START

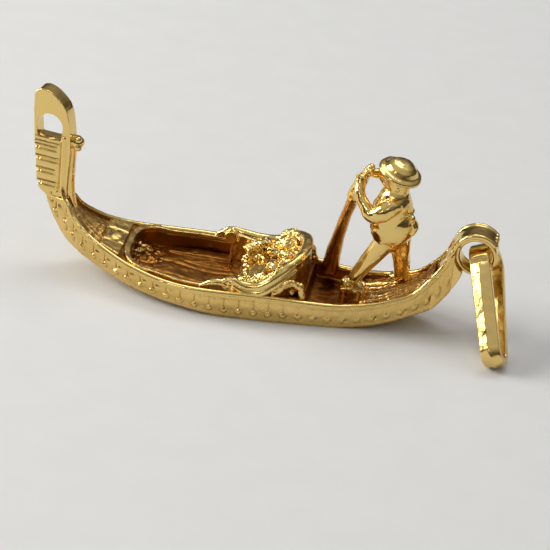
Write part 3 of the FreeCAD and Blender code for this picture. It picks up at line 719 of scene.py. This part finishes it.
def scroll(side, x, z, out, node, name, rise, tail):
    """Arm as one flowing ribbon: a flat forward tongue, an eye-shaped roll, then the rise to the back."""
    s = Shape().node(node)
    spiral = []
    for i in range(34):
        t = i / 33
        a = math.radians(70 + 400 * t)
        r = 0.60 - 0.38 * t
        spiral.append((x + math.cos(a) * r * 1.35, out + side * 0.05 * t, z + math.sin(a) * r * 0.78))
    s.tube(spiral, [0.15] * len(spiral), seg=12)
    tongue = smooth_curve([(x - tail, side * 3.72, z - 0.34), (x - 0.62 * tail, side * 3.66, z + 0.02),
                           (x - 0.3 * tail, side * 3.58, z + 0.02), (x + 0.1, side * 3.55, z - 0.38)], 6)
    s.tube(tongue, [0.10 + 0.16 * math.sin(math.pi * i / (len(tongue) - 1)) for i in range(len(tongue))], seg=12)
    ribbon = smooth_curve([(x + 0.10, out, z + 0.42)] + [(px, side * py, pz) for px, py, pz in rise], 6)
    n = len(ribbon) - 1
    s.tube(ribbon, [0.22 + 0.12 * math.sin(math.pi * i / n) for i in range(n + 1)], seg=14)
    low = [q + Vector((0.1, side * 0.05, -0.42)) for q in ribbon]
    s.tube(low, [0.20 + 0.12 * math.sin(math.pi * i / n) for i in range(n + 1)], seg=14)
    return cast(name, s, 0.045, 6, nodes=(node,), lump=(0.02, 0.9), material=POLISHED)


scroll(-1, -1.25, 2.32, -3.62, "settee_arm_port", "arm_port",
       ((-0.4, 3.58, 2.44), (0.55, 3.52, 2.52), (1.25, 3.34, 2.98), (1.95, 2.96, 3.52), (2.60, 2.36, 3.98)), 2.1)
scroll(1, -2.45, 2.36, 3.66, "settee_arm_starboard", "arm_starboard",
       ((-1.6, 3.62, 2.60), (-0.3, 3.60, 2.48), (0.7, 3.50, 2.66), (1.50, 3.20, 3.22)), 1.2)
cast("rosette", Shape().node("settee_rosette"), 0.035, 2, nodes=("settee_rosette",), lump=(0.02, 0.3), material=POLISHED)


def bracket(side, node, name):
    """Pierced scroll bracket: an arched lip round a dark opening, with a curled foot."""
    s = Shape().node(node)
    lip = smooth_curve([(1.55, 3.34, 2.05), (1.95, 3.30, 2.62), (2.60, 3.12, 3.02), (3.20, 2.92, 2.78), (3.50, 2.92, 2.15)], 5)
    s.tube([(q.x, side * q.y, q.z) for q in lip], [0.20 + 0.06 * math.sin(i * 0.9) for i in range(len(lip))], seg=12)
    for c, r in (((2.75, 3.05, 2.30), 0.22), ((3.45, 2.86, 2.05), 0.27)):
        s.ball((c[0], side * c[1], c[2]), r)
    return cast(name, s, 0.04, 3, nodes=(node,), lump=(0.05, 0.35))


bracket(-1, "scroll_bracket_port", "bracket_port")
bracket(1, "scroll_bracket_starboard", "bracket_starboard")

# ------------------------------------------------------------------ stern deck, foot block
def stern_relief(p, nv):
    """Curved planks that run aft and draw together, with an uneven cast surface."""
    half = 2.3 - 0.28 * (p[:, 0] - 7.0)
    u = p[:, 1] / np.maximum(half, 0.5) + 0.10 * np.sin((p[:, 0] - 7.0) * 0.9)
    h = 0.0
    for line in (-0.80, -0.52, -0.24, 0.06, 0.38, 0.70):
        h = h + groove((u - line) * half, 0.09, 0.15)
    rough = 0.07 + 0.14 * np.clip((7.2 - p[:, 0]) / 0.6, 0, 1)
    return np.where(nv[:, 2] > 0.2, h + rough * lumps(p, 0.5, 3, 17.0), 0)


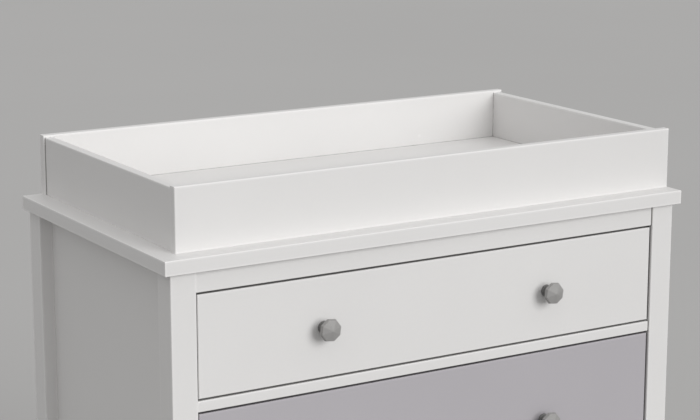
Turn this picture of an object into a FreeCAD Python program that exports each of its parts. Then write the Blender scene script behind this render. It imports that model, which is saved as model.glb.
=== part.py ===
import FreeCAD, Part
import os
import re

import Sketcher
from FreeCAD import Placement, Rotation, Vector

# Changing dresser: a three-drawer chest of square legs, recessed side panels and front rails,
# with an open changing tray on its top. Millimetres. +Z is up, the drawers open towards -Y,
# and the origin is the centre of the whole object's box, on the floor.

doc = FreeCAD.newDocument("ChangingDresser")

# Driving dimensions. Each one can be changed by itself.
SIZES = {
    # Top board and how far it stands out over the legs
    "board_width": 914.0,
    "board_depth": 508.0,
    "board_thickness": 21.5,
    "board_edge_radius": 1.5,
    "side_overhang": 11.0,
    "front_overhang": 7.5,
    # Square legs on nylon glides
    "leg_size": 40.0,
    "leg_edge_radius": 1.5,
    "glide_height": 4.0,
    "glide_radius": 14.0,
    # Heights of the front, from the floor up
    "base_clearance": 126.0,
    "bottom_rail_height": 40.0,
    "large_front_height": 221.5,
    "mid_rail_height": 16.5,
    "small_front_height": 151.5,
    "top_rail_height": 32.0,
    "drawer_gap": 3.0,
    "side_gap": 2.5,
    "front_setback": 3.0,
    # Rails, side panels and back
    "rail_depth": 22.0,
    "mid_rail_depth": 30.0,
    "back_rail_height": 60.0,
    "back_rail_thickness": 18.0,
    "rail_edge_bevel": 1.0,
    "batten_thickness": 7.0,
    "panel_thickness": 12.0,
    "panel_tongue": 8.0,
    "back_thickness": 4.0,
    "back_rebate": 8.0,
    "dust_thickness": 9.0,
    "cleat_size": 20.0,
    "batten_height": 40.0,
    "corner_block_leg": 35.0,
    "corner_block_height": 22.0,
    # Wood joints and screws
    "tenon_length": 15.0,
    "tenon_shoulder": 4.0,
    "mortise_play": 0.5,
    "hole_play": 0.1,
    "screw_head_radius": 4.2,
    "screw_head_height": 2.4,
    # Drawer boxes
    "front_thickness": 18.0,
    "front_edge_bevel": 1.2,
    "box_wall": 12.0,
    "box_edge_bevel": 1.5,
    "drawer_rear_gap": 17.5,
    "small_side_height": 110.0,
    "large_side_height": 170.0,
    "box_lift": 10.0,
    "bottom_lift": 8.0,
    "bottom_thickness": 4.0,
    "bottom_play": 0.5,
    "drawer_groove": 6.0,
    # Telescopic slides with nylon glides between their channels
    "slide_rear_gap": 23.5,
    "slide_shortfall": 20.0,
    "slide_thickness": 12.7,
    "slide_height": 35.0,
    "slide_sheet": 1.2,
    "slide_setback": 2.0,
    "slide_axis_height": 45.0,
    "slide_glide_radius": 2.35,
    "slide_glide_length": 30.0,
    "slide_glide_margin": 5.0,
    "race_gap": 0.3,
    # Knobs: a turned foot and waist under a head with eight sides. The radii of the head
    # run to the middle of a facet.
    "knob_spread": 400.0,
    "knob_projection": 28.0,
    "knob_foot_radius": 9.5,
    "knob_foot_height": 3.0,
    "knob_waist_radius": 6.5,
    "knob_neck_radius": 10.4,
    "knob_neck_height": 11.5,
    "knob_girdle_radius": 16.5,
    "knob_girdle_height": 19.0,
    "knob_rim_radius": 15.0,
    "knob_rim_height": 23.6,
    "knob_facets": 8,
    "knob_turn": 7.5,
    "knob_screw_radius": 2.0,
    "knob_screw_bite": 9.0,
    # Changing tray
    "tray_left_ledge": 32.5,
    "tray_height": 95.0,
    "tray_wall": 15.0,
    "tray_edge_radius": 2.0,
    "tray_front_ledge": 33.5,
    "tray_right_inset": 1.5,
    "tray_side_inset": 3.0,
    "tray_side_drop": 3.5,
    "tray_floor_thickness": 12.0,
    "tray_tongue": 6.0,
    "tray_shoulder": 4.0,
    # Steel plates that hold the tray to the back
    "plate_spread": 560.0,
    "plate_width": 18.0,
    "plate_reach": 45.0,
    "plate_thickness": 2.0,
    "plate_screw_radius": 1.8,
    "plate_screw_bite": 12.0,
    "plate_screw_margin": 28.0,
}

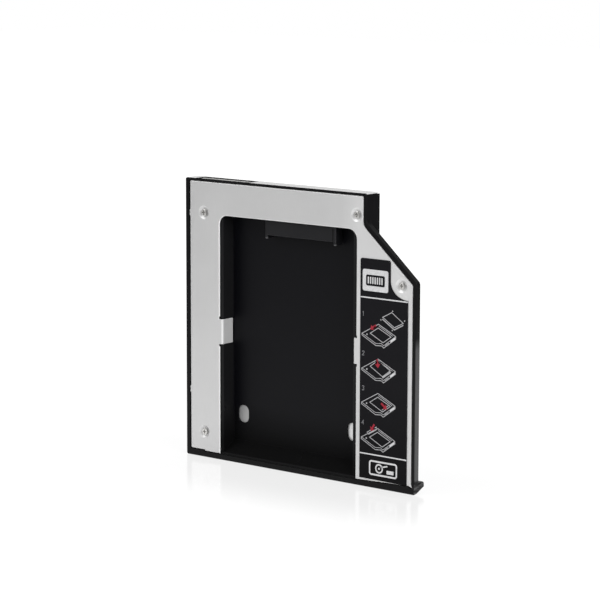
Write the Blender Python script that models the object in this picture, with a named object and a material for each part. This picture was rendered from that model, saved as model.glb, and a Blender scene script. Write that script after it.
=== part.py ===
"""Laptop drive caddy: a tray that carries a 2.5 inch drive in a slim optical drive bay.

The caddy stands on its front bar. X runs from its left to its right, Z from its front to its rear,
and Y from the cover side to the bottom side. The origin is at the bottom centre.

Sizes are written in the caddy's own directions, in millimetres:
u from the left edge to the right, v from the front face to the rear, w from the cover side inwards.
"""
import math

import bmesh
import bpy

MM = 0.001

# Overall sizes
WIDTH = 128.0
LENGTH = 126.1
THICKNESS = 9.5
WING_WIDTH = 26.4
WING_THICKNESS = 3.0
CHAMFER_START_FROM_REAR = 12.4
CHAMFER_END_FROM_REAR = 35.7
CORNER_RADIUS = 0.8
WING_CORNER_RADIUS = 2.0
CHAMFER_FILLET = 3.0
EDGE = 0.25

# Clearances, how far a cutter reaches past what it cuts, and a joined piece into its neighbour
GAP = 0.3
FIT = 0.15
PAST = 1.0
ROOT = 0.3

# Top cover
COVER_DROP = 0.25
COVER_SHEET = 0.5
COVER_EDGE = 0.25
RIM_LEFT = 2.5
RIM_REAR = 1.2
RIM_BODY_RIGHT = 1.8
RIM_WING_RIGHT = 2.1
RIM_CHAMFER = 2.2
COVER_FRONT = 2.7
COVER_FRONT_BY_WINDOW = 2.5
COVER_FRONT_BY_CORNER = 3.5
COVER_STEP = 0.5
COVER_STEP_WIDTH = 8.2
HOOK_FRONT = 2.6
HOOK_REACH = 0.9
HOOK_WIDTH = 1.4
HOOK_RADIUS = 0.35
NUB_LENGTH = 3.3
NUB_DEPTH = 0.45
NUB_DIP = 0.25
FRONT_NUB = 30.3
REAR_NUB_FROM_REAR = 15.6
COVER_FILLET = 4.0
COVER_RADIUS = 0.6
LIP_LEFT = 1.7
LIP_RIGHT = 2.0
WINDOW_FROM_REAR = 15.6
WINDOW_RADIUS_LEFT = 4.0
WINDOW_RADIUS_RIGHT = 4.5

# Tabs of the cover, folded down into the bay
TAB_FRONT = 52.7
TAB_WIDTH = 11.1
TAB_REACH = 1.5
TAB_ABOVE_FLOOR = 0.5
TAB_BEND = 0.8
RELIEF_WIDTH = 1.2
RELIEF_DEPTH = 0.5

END

Given exercise - Return every line from the records above that holds the word "Python".

The response -
Turn this picture of an object into a FreeCAD Python program that exports each of its parts. Then write the Blender scene script behind this render. It imports that model, which is saved as model.glb.
Write the Blender Python script that models the object in this picture, with a named object and a material for each part. This picture was rendered from that model, saved as model.glb, and a Blender scene script. Write that script after it.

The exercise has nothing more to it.